Charlie goes outside to talk.  Jenn opens the window to listen.  She can’t hear.

“Go out there and find out what they’re saying,” she says.

I do.  I’m curious, too.

There was nothing to hear.  Jenn’s Mom talks more than I do.  Charlie didn’t say a word for a long, long time.  Jenn shut the window and I played around with the placement of the front yard river rock.

Charlie said a few things quietly then hung up.  Jenn stood waiting by the door.

“You hate it when we’re talking about you, don’t you?”  Charlie said.

“Shut up.”

“It’s all bad.”

“Shut up,” she said again.

We decide to sneak off for sushi.  On the way, Charlie told me why Jenn’s Mom called.  “She wanted to know the real reason Jenn’s coming back to Albuquerque.  ‘Did you guys get into a fight?’ she asked.  ‘Did she burn her bridges again?’”

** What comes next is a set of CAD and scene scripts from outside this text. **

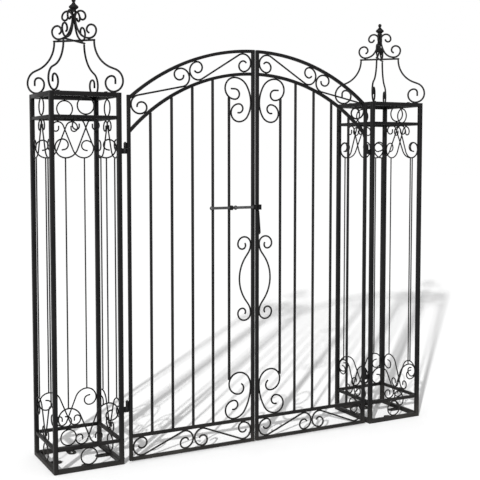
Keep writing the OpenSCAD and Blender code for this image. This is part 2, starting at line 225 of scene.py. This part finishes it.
# Bends under the small radius are drawn with a coarser step, in degrees
bendSteps = {"smallRadius": 0.03, "small": 8, "large": 5, "fewest": 3}


# A place on a flat drawing is (x, y, heading); a bend is (radius, turn) and a straight run (0, length)
def onward(place, bend):
    x, y, heading = place
    radius, turn = bend
    a, b = math.radians(heading), math.radians(heading + turn)
    if radius == 0:
        return x + turn * math.cos(a), y + turn * math.sin(a), heading
    r = math.copysign(radius, turn)
    return x + r * (math.sin(b) - math.sin(a)), y - r * (math.cos(b) - math.cos(a)), heading + turn


def trace(place, bends):
    points = [place[:2]]
    for radius, turn in bends:
        step = bendSteps["small" if radius < bendSteps["smallRadius"] else "large"]
        parts = 1 if radius == 0 else max(bendSteps["fewest"], math.ceil(abs(turn) / step))
        for _ in range(parts):
            place = onward(place, (radius, turn / parts))
            points.append(place[:2])
    return points


def bothWays(place, back, fore):
    x, y, heading = place
    return trace((x, y, heading + 180), back)[::-1] + trace(place, fore)[1:]


# Two arcs that turn a quarter circle inside a box of width a and height b, round end first
def quarter(a, b, side):
    c, s = math.cos(math.radians(30)), 0.5
    return [((s * a - (1 - c) * b) / (c - s), side * 60), ((c * b - s * a) / (c - s), side * 30)]


# The bends of a curl: shares of its radius with their turns, and a straight end
def spiral(radius, parts, end=0):
    bends = [(radius * share, turn) for share, turn in parts]
    return bends + [(0, radius * end)] if end else bends


# Two opposite arcs that shift the line sideways by a over a length b. A lean of twice the
# line's own slope would leave no straight run between them
def shift(a, b, lean, side, share):
    leanLimit = 1.96
    v = min(lean, leanLimit * math.degrees(math.atan(a / b)))
    t = math.radians(v)
    run = a / math.tan(t / 2) - b
    s = (b - run * math.cos(t)) / math.sin(t)
    return [(share * s, side * v), (0, run), ((1 - share) * s, -side * v)]


def mirrored(side, point):
    return Vector((2 * middleX - point[0] if side == "right" else point[0], point[1], point[2]))


def onFace(side, turn, x, out, z):
    y = (stock["post"] - columnWidth) / 2 - out
    c, s = math.cos(math.radians(turn)), math.sin(math.radians(turn))
    return mirrored(side, (columnX + x * c - y * s, columnY + x * s + y * c, z))


def onDiagonal(side, turn, reach, z):
    c, s = math.cos(math.radians(turn)), math.sin(math.radians(turn))
    return mirrored(side, (columnX + reach * c, columnY + reach * s, z))


# Dressed ends are shares of the wire's diameter; merge is in metres
wireEnds = {"length": 0.12, "width": 0.78, "merge": 0.000005}


# Wires are drawn as lines, given their thickness and a dressed end, and then made meshes
def bendWires(name, paths, diameter, body, nodes, closed=False, roundness=4):
    lines = bpy.data.curves.new(name, "CURVE")
    lines.dimensions = "3D"
    lines.bevel_depth = diameter / 2
    lines.bevel_resolution = roundness
    lines.use_fill_caps = not closed
    dressing = diameter * wireEnds["length"]
    for path in paths:
        spots = [(Vector(p), 1.0) for p in path]
        if not closed:
            first, last = spots[0][0], spots[-1][0]
            inFirst = first + (spots[1][0] - first).normalized() * dressing
            inLast = last + (spots[-2][0] - last).normalized() * dressing
            spots = [(first, wireEnds["width"]), (inFirst, 1.0), *spots[1:-1],
                     (inLast, 1.0), (last, wireEnds["width"])]
        spline = lines.splines.new("POLY")
        spline.points.add(len(spots) - 1)
        for point, (spot, radius) in zip(spline.points, spots):
            point.co = (*spot, 1)
            point.radius = radius
        spline.use_cyclic_u = closed
    piece = asMesh(name, lines)
    closeUp(wireEnds["merge"])
    finished(piece, body, nodes, blackCoat)


beads = {"columns": [], "left_leaf": [], "right_leaf": []}


def weld(body, place, thickness):
    beads[body].append((place, thickness))


# Column faces: rings in the bands, scrolls below and above them, and thin rods between.
# Band and drop are in metres; loop, curlRadius and curlPlace are shares of the face's width
faceSizes = {"band": 0.050, "drop": 0.106, "loop": 0.163, "curlRadius": 0.094, "curlPlace": 0.114,
             "lean": 68, "share": 0.33, "curl": ((1, -90), (0.65, -90), (0.5, -90)), "curlEnd": 0.45,
             "coil": ((1, -90), (0.73, -90), (0.52, -90), (0.45, -80)), "coilEnd": 0.25,
             "ringPoints": 60, "rodWeld": 0.9}
halfFace = (columnWidth - 2 * stock["post"]) / 2
bandLow = stock["post"] + faceSizes["band"]
bandHigh = columnTop - stock["post"] - faceSizes["band"]
faceWire = stock["faceWire"]
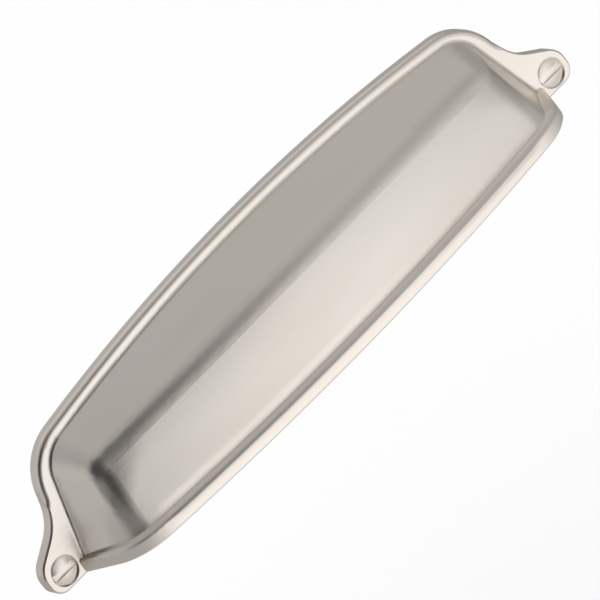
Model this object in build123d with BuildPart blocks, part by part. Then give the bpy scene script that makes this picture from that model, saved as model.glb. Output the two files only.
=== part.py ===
from build123d import *

import os
from math import cos, radians, sin, sqrt, tan

# Long cup pull: one cast cup with a screw ear at each end, and its two slotted screws.
#
# X runs along the pull, -Y points out of the drawer front and +Z is up. The origin
# lies on the drawer front, midway between the two screws, so every height is
# measured from the line through the screws. A "depth" is a distance out from the
# drawer front, towards -Y.

os.makedirs("parts", exist_ok=True)

# Overall layout
screw_spacing = 192.0
ear_drop = 4.95  # screw line down to the flush bottom edge
plate_top = 36.5  # screw line up to the top edge, at mid length
bow_radius = 500.0  # gentle bow shared by the top edge, the front and the lip

# Rim plate with its two ears
plate_depth = 4.2
shoulder_x = 85.0
shoulder_radius = 16.0
waist_x = 90.2
waist_height = 11.4
waist_radius = 14.0
ear_reach = 6.0  # past the screw
ear_slope_height = 3.7
ear_tip_radius = 6.0
ear_heel_radius = 4.0
edge_bevel = 0.45  # round the ears, along the flush bottom and under the lip
rim_roll_radius = 1.7  # rolled edge along the top and over the shoulders
rim_roll_end = 14.5  # height at which the rolled edge runs out, above each ear
rim_roll_sweep = 5.0  # bend by which it leaves the outline there

# Rolled lip that runs round the bottom of the hood from ear to ear
lip_depth = 31.3  # at mid length
lip_foot_x = 91.6  # half width of the lip where it meets the plate
lip_side_slope = 22.0  # degrees, lip ends against the outward direction
lip_corner_radius = 16.0
lip_height = 4.3
lip_roll_radius = 1.1

# Hollow hood that rises from the plate and the lip
side_shelf = 1.0  # the lip stands this far outside the hood at the plate
front_shelf = 3.7  # and this far in front of it, at mid length
rim_band = 3.0  # the plate shows this far above the hood, at mid length
side_lean = 0.30  # how fast the hood narrows towards the top
top_slope = 33.4  # degrees, top panel against the outward direction
end_slope = 28.0  # degrees, end panels against the outward direction
front_tilt = 15.4  # degrees, the front panel leans back as it rises
hood_corner_radius = 10.0  # between top and end panels, at the plate
hood_far_corner_radius = 1.0  # the same corner, tighter towards the front
hood_far_depth = 33.0
front_edge_radius = 9.0
cove_radius = 1.3  # along the foot of the hood, on the plate
wall = 2.2
inner_edge_bevel = 2.6  # behind the rounded edge of the front
overrun = 8.0  # how far cutting and trimmed solids run past the faces they end at

# Screws and their countersunk holes
seat_radius = 4.25
head_radius = 3.75
head_rim = 0.9
neck_radius = 1.85
thread_radius = 2.1
thread_clearance = 0.2
screw_length = 12.7  # from the top of the head's cone to the point
tip_length = 3.5
slot_width = 1.8
slot_depth = 1.1

# The ears end past the screws
ear_tip_x = screw_spacing / 2 + ear_reach


def bow_drop(x):
    """How far the bow falls back at this distance from the middle."""
    return x**2 / (2 * bow_radius)


def bow_corner(reach, drift):
    """Distance from the middle at which a side that drifts inwards meets the bow."""
    return 2 * reach / (1 + sqrt(1 - 2 * drift * reach / bow_radius))


def bowed_outline(corners, radii):
    """Symmetric outline under the bowed top edge, on the drawer front."""
    mirrored = [(-x, z) for x, z in corners]
    with BuildSketch(Plane.XZ) as outline:
        with BuildLine():
            ThreePointArc(mirrored[0], (0, plate_top), corners[0])
            Polyline(*corners, *reversed(mirrored))
        make_face()
        for (x, z), radius in zip(corners, radii):
            pair = outline.vertices().filter_by(
                lambda v: abs(abs(v.X) - x) < 0.01 and abs(v.Y - z) < 0.01
            )
            fillet(pair, radius)
    return outline.sketch


def rolled_form():
    """Wide slab with the plate's top and shoulders, rolled over along them.

    Its outline leaves the plate's above each ear, and there the roll fades out.
    """
    shoulder_z = plate_top - bow_drop(shoulder_x)
    share = (shoulder_z - rim_roll_end) / (shoulder_z - waist_height)
    leave_x = shoulder_x + share * (waist_x - shoulder_x)
    reach = ear_tip_x + overrun
    corners = [
        (shoulder_x, shoulder_z),
        (leave_x, rim_roll_end),
        (reach, rim_roll_end),
        (reach, -ear_drop - overrun),
    ]
    with BuildPart() as form:
        extrude(bowed_outline(corners, [shoulder_radius, rim_roll_sweep]), amount=plate_depth)
        fillet(form.faces().sort_by(Axis.Y)[0].edges(), rim_roll_radius)
    return form.part


def hood_section(depth, inset, corner_radius):
    """Cross-section of the hood at one depth, narrowed all round by the inset."""
    top_lean = radians(top_slope)
    end_lean = radians(end_slope)
    rise = depth - plate_depth
    top = plate_top - rim_band - rise * tan(top_lean) - inset / cos(top_lean)
    foot_x = lip_foot_x - side_shelf - rise * tan(end_lean) - inset / cos(end_lean)
    corner_x = bow_corner(foot_x - side_lean * (top + ear_drop), side_lean)
    corner_z = top - bow_drop(corner_x)
    low_x = foot_x + side_lean * overrun
    low_z = -ear_drop - overrun
    with BuildSketch(Plane.XZ.offset(depth)) as section:
        with BuildLine():
            ThreePointArc((-corner_x, corner_z), (0, top), (corner_x, corner_z))
            Polyline(
                (corner_x, corner_z), (low_x, low_z), (-low_x, low_z), (-corner_x, corner_z)
            )
        make_face()
        fillet(section.vertices().sort_by(Axis.Y)[-2:], corner_radius)
    return section.sketch


def hood_form(start_depth, inset):
    """Pillow of the hood: two sections joined, then cut off by the bowed front."""
    lean = radians(front_tilt)
    front_depth = lip_depth - front_shelf - inset / cos(lean)
    bow_axis = Plane(
        (0, bow_radius * cos(lean) - front_depth, -bow_radius * sin(lean)),
        x_dir=(1, 0, 0),
        z_dir=(0, sin(lean), cos(lean)),
    )
    with BuildPart() as form:
        add(hood_section(start_depth, inset, hood_corner_radius - inset))
        add(hood_section(hood_far_depth, inset, hood_far_corner_radius))
        loft(ruled=True)
        with Locations(bow_axis):
            Cylinder(bow_radius, screw_spacing, mode=Mode.INTERSECT)
        front = form.faces().sort_by(Axis.Y)[0]
        edges = front.edges().sort_by(Axis.Z)[1:]
        if inset:
            chamfer(edges, inner_edge_bevel)
        else:
            fillet(edges, front_edge_radius)
    return form.part


def lip_outline():
    """Plan of the lip: a side, a corner, the bowed front, a corner and a side."""
    drift = tan(radians(lip_side_slope))
    corner_x = bow_corner(lip_foot_x - drift * (lip_depth - plate_depth), drift)
    corner_depth = lip_depth - bow_drop(corner_x)
    start_depth = plate_depth / 2
    start_x = lip_foot_x + drift * (plate_depth - start_depth)
    with BuildSketch(Plane.XY.offset(-ear_drop)) as plan:
        with BuildLine():
            ThreePointArc((-corner_x, -corner_depth), (0, -lip_depth), (corner_x, -corner_depth))
            Polyline(
                (corner_x, -corner_depth),
                (start_x, -start_depth),
                (-start_x, -start_depth),
                (-corner_x, -corner_depth),
            )
        make_face()
        fillet(plan.vertices().sort_by(Axis.Y)[:2], lip_corner_radius)
    return plan.sketch


def lip_form():
    """Slab under the hood, rolled over along its upper edge and eased below."""
    with BuildPart() as form:
        extrude(lip_outline(), amount=lip_height)
        fillet(form.faces().sort_by(Axis.Z)[-1].edges().sort_by(Axis.Y)[:-1], lip_roll_radius)
        chamfer(form.faces().sort_by(Axis.Z)[0].edges().sort_by(Axis.Y)[:-1], edge_bevel)
    return form.part


ear_corners = [
    (shoulder_x, plate_top - bow_drop(shoulder_x)),
    (waist_x, waist_height),
    (ear_tip_x, ear_slope_height),
    (ear_tip_x, -ear_drop),
]
ear_radii = [shoulder_radius, waist_radius, ear_tip_radius, ear_heel_radius]

# The cup: plate, hood and lip cast as one piece, hollow from below and behind
with BuildPart() as cup:
    extrude(bowed_outline(ear_corners, ear_radii), amount=plate_depth)
    chamfer(cup.faces().sort_by(Axis.Y)[0].edges(), edge_bevel)
    add(rolled_form(), mode=Mode.INTERSECT)
    add(hood_form(plate_depth, 0))
    split(bisect_by=Plane.XY.offset(-ear_drop), keep=Keep.TOP)
    add(lip_form())
    face = cup.faces().filter_by(lambda f: f.is_planar and abs(f.center().Y + plate_depth) < 0.01)
    foot = face.sort_by(SortBy.AREA)[-1].edges().filter_by(Edge.is_interior)
    fillet(foot.filter_by(lambda e: e.center().Z > 1), cove_radius)
    add(hood_form(-wall, wall), mode=Mode.SUBTRACT)
    with Locations(Plane.XZ.offset(plate_depth)):
        with GridLocations(screw_spacing, 1, 2, 1):
            CounterSinkHole(thread_radius + thread_clearance, seat_radius, plate_depth, 90)

cup.part.label = "cup"
export_step(cup.part, "parts/cup.step")

# Two slotted wood screws. Both cones are 90 degrees, so each head touches its seat
# all round, a little below the face of the ear, and its rim stands above the face.
cone_depth = plate_depth - (seat_radius - head_radius)
face_depth = cone_depth + head_rim
neck_depth = cone_depth - (head_radius - neck_radius)
for name, screw_x in (("screw_left", -screw_spacing / 2), ("screw_right", screw_spacing / 2)):
    with BuildPart() as screw:
        with BuildSketch(Plane.XY):
            with BuildLine():
                Polyline(
                    (screw_x, -face_depth),
                    (screw_x + head_radius, -face_depth),
                    (screw_x + head_radius, -cone_depth),
                    (screw_x + neck_radius, -neck_depth),
                    (screw_x + neck_radius, 0),
                    (screw_x + thread_radius, 0),
                    (screw_x + thread_radius, screw_length - tip_length - cone_depth),
                    (screw_x, screw_length - cone_depth),
                    close=True,
                )
            make_face()
        revolve(axis=Axis((screw_x, 0, 0), (0, 1, 0)))
        with Locations((screw_x, slot_depth / 2 - face_depth, 0)):
            Box(2 * seat_radius, slot_depth, slot_width, mode=Mode.SUBTRACT)
    screw.part.label = name
    export_step(screw.part, f"parts/{name}.step")
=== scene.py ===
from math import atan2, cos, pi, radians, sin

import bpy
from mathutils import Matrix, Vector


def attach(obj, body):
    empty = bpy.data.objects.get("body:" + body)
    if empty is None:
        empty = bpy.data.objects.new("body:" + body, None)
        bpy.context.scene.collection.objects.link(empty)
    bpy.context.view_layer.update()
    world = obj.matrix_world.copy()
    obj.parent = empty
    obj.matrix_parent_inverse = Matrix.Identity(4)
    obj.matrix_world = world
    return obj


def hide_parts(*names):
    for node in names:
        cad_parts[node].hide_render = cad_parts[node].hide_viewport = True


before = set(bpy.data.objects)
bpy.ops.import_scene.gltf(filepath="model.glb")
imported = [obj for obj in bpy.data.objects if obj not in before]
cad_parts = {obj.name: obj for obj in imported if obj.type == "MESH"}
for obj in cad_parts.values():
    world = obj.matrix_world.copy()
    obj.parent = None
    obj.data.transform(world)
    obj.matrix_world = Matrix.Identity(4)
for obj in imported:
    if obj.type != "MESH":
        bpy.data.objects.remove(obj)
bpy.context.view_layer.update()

# %% [markdown]
# # A long satin nickel cup pull
#
# The pull is one hollow zinc casting, nickel plated and brushed, held to a drawer front
# by a slotted wood screw through each ear. The fixed model is loaded above: X runs along
# the pull, -Y points out of the drawer front and Z is up. Everything here is in metres.

print("nodes:", sorted(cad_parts))

# %% [markdown]
# ## The camera
#
# A long pull is best looked at through a long lens, so that the far end doesn't shrink.
# The camera stands left of the middle and above it, and is rolled so that the pull runs
# up the frame. The three directions of the view are worked out from those angles and put
# in the camera's matrix, because a rolled view is hard to aim by turning three angles by
# hand.

# %% Camera on the left, above, and rolled
camera_left = radians(20.28)
camera_above = radians(22.42)
camera_roll = radians(37.6)
camera_distance = 2.2
focal_length = 503.5
aim_height = -0.00495  # the flush bottom edge of the pull
shift_right = 0.003716
shift_up = -0.008133

towards_camera = Vector((
    -sin(camera_left) * cos(camera_above),
    -cos(camera_left) * cos(camera_above),
    sin(camera_above),
))
level_right = Vector((cos(camera_left), -sin(camera_left), 0))
level_up = towards_camera.cross(level_right)
frame_right = level_right * cos(camera_roll) - level_up * sin(camera_roll)
frame_up = level_right * sin(camera_roll) + level_up * cos(camera_roll)
aim = Vector((0, 0, aim_height)) - frame_right * shift_right - frame_up * shift_up

camera_data = bpy.data.cameras.new("camera")
camera_data.lens = focal_length
camera_data.clip_end = 20
camera = bpy.data.objects.new("camera", camera_data)
bpy.context.scene.collection.objects.link(camera)
turn = Matrix((frame_right, frame_up, towards_camera)).transposed().to_4x4()
camera.matrix_world = Matrix.Translation(aim + towards_camera * camera_distance) @ turn
bpy.context.scene.camera = camera
print("camera at", tuple(round(c, 3) for c in camera.location))

# %% [markdown]
# ## Floor and room
#
# The pull floats over a wide white floor in a white room, so nothing but the metal itself
# gives any tone, and the floor takes only a faint soft shadow. The colours are shown as
# they are written, with the Standard view.

# %% White room and white floor
bpy.context.scene.view_settings.view_transform = "Standard"
bpy.ops.object.select_all(action="DESELECT")

world = bpy.data.worlds.new("white room")
bpy.context.scene.world = world
world.use_nodes = True
room = world.node_tree.nodes["Background"]
room.inputs["Color"].default_value = (1, 1, 1, 1)
room.inputs["Strength"].default_value = 1.0

floor_height = -0.13
bpy.ops.mesh.primitive_plane_add(size=8)
floor = bpy.context.object
floor.name = "floor"
floor.data.transform(Matrix.Translation((0, 0, floor_height)))
floor_paint = bpy.data.materials.new("white floor")
floor_paint.use_nodes = True
paint = floor_paint.node_tree.nodes["Principled BSDF"]
paint.inputs["Base Color"].default_value = (0.99, 0.99, 0.99, 1)
paint.inputs["Roughness"].default_value = 0.9
floor.data.materials.append(floor_paint)
print("floor at", floor_height)

# %% [markdown]
# ## What the metal sees
#
# Bare metal has no shade of its own: it only mirrors the room. A studio therefore builds
# a tent round a piece like this, and what hangs in the tent draws the piece. Three things
# hang in this one: a white sheet low in front, which fills the lip, the ears and the front
# of the hood; a gap beside it that gets darker towards the left, which draws the creases;
# and grey sheets above and behind, for the top and the ends of the hood. The tent is a
# ball with a flat bottom close under the pull. Only mirrored rays see it, so the floor and
# its soft shadow stay as they are.

# %% Tent round the pull
tent_radius = 0.6
tent_bottom = -0.055
bpy.ops.mesh.primitive_uv_sphere_add(segments=64, ring_count=32, radius=tent_radius)
tent = bpy.context.object
tent.name = "tent"
bpy.ops.object.mode_set(mode="EDIT")
bpy.ops.mesh.bisect(
    plane_co=(0, 0, tent_bottom), plane_no=(0, 0, 1), clear_inner=True, use_fill=True
)
bpy.ops.object.mode_set(mode="OBJECT")
for kind in ("camera", "diffuse", "shadow", "transmission"):
    setattr(tent, "visible_" + kind, False)
print("tent faces:", len(tent.data.polygons))

# %% [markdown]
# Materials are node trees, and a few small helpers make them easier to read. The first
# adds a node, sets what is given by name, and joins the inputs that are given as outputs
# of other nodes. The others each build on it: a ramp of greys, a range stretched to
# another range, a sum or product, and a blend of two colours.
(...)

“’No,’ I said.  ‘I told her she could stay a couple of months.  The first month was fine.  Now her semi-ex moved up here to live at the Sunset Transit Center.  That’s when it became painful.  We watched her put all her hopes and dreams into some drug-running dirt bag.  We told her it’s like watching a train headed for disaster.  We don’t want front row seats.’”

“’I want you to get him back for what he f*cking did to her,’ Jenn’s Mom said.  ‘I want you to hunt him down like a f*cking dog.  He doesn’t know who he’s f*cking with.’”

“Is she with the Mafia?” I ask.

“That’s how she talks.”

“What’d you tell her?”

“’Yeah, yeah, yeah,’ I said.  ‘I’ll get him.’”

“You don’t sound too excited.”

“That’s the last thing I’m going to do,” Charlie said.  “I value my relationship with my daughter more than I value my relationship with my ex.  If I get Jenn’s semi-ex extradited to New Mexico, he’ll be in her life again.  He was in jail while they were together once before.  I’d be giving him a ticket right back into her life.”

No amount of Zoloft would help that situation.